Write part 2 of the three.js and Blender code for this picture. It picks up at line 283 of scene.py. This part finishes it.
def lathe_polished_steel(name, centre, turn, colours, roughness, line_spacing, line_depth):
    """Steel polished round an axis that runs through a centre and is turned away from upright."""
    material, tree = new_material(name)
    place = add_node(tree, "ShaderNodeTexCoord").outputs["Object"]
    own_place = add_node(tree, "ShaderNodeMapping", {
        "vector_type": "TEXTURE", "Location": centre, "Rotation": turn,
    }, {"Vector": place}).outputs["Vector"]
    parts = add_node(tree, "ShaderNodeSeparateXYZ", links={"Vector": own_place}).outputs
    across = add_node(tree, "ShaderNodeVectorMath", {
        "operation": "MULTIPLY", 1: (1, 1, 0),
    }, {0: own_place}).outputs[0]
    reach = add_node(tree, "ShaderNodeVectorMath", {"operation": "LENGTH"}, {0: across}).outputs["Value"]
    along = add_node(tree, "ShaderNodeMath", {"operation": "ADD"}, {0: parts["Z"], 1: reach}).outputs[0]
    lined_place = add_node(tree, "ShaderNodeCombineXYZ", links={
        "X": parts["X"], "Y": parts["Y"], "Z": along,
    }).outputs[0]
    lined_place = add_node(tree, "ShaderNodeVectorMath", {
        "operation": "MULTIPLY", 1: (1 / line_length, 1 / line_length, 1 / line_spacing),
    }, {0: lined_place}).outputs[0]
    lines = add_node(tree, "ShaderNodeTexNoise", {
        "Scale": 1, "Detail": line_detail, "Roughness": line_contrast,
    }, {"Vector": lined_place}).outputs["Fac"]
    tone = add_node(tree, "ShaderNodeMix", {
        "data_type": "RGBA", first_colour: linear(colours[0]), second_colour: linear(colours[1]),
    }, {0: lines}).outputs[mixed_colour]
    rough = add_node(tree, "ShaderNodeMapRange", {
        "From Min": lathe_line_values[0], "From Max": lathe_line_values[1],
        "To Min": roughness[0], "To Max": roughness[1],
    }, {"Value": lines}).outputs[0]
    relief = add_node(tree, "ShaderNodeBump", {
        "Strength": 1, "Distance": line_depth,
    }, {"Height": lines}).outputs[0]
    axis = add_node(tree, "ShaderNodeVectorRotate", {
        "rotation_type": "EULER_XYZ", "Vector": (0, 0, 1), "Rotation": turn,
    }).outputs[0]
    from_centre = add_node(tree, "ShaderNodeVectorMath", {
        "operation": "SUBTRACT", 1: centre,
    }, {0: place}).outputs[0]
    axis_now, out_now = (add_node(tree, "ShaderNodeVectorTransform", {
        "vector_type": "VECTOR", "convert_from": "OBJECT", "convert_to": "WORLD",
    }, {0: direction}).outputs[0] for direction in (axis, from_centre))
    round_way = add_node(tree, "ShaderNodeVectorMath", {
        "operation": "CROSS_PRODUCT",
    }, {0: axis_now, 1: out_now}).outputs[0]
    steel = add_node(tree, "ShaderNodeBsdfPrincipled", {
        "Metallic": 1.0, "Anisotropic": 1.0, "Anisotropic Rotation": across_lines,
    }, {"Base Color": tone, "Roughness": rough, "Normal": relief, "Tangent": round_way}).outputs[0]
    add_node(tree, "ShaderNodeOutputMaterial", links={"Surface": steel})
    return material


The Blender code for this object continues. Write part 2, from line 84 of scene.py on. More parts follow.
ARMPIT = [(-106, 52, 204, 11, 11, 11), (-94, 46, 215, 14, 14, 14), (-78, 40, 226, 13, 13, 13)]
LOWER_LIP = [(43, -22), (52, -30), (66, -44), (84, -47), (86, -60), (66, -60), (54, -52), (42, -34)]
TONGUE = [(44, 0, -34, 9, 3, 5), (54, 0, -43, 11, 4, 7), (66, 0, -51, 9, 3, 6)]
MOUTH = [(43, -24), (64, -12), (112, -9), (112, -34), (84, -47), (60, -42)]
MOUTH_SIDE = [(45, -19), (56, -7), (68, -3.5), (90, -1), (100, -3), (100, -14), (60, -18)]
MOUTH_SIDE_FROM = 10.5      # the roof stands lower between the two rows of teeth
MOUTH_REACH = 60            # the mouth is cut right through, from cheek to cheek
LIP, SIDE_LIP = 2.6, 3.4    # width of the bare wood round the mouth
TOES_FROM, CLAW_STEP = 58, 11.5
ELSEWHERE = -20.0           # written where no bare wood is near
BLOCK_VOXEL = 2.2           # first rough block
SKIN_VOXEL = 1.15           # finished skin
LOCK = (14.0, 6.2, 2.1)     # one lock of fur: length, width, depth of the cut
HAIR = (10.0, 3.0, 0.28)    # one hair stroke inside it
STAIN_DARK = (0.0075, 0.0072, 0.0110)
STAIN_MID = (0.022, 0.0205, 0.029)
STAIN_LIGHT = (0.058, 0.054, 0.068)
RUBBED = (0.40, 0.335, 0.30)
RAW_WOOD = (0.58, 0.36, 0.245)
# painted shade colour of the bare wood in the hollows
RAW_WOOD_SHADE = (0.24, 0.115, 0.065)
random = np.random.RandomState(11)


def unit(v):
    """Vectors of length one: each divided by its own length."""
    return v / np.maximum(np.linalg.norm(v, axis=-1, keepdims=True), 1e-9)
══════
Your task is to repeat every line exactly.

| FINISHED TASK |
Write part 2 of the three.js and Blender code for this picture. It picks up at line 283 of scene.py. This part finishes it.
def lathe_polished_steel(name, centre, turn, colours, roughness, line_spacing, line_depth):
    """Steel polished round an axis that runs through a centre and is turned away from upright."""
    material, tree = new_material(name)
    place = add_node(tree, "ShaderNodeTexCoord").outputs["Object"]
    own_place = add_node(tree, "ShaderNodeMapping", {
        "vector_type": "TEXTURE", "Location": centre, "Rotation": turn,
    }, {"Vector": place}).outputs["Vector"]
    parts = add_node(tree, "ShaderNodeSeparateXYZ", links={"Vector": own_place}).outputs
    across = add_node(tree, "ShaderNodeVectorMath", {
        "operation": "MULTIPLY", 1: (1, 1, 0),
    }, {0: own_place}).outputs[0]
    reach = add_node(tree, "ShaderNodeVectorMath", {"operation": "LENGTH"}, {0: across}).outputs["Value"]
    along = add_node(tree, "ShaderNodeMath", {"operation": "ADD"}, {0: parts["Z"], 1: reach}).outputs[0]
    lined_place = add_node(tree, "ShaderNodeCombineXYZ", links={
        "X": parts["X"], "Y": parts["Y"], "Z": along,
    }).outputs[0]
    lined_place = add_node(tree, "ShaderNodeVectorMath", {
        "operation": "MULTIPLY", 1: (1 / line_length, 1 / line_length, 1 / line_spacing),
    }, {0: lined_place}).outputs[0]
    lines = add_node(tree, "ShaderNodeTexNoise", {
        "Scale": 1, "Detail": line_detail, "Roughness": line_contrast,
    }, {"Vector": lined_place}).outputs["Fac"]
    tone = add_node(tree, "ShaderNodeMix", {
        "data_type": "RGBA", first_colour: linear(colours[0]), second_colour: linear(colours[1]),
    }, {0: lines}).outputs[mixed_colour]
    rough = add_node(tree, "ShaderNodeMapRange", {
        "From Min": lathe_line_values[0], "From Max": lathe_line_values[1],
        "To Min": roughness[0], "To Max": roughness[1],
    }, {"Value": lines}).outputs[0]
    relief = add_node(tree, "ShaderNodeBump", {
        "Strength": 1, "Distance": line_depth,
    }, {"Height": lines}).outputs[0]
    axis = add_node(tree, "ShaderNodeVectorRotate", {
        "rotation_type": "EULER_XYZ", "Vector": (0, 0, 1), "Rotation": turn,
    }).outputs[0]
    from_centre = add_node(tree, "ShaderNodeVectorMath", {
        "operation": "SUBTRACT", 1: centre,
    }, {0: place}).outputs[0]
    axis_now, out_now = (add_node(tree, "ShaderNodeVectorTransform", {
        "vector_type": "VECTOR", "convert_from": "OBJECT", "convert_to": "WORLD",
    }, {0: direction}).outputs[0] for direction in (axis, from_centre))
    round_way = add_node(tree, "ShaderNodeVectorMath", {
        "operation": "CROSS_PRODUCT",
    }, {0: axis_now, 1: out_now}).outputs[0]
    steel = add_node(tree, "ShaderNodeBsdfPrincipled", {
        "Metallic": 1.0, "Anisotropic": 1.0, "Anisotropic Rotation": across_lines,
    }, {"Base Color": tone, "Roughness": rough, "Normal": relief, "Tangent": round_way}).outputs[0]
    add_node(tree, "ShaderNodeOutputMaterial", links={"Surface": steel})
    return material


The Blender code for this object continues. Write part 2, from line 84 of scene.py on. More parts follow.
ARMPIT = [(-106, 52, 204, 11, 11, 11), (-94, 46, 215, 14, 14, 14), (-78, 40, 226, 13, 13, 13)]
LOWER_LIP = [(43, -22), (52, -30), (66, -44), (84, -47), (86, -60), (66, -60), (54, -52), (42, -34)]
TONGUE = [(44, 0, -34, 9, 3, 5), (54, 0, -43, 11, 4, 7), (66, 0, -51, 9, 3, 6)]
MOUTH = [(43, -24), (64, -12), (112, -9), (112, -34), (84, -47), (60, -42)]
MOUTH_SIDE = [(45, -19), (56, -7), (68, -3.5), (90, -1), (100, -3), (100, -14), (60, -18)]
MOUTH_SIDE_FROM = 10.5      # the roof stands lower between the two rows of teeth
MOUTH_REACH = 60            # the mouth is cut right through, from cheek to cheek
LIP, SIDE_LIP = 2.6, 3.4    # width of the bare wood round the mouth
TOES_FROM, CLAW_STEP = 58, 11.5
ELSEWHERE = -20.0           # written where no bare wood is near
BLOCK_VOXEL = 2.2           # first rough block
SKIN_VOXEL = 1.15           # finished skin
LOCK = (14.0, 6.2, 2.1)     # one lock of fur: length, width, depth of the cut
HAIR = (10.0, 3.0, 0.28)    # one hair stroke inside it
STAIN_DARK = (0.0075, 0.0072, 0.0110)
STAIN_MID = (0.022, 0.0205, 0.029)
STAIN_LIGHT = (0.058, 0.054, 0.068)
RUBBED = (0.40, 0.335, 0.30)
RAW_WOOD = (0.58, 0.36, 0.245)
# painted shade colour of the bare wood in the hollows
RAW_WOOD_SHADE = (0.24, 0.115, 0.065)
random = np.random.RandomState(11)


def unit(v):
    """Vectors of length one: each divided by its own length."""
    return v / np.maximum(np.linalg.norm(v, axis=-1, keepdims=True), 1e-9)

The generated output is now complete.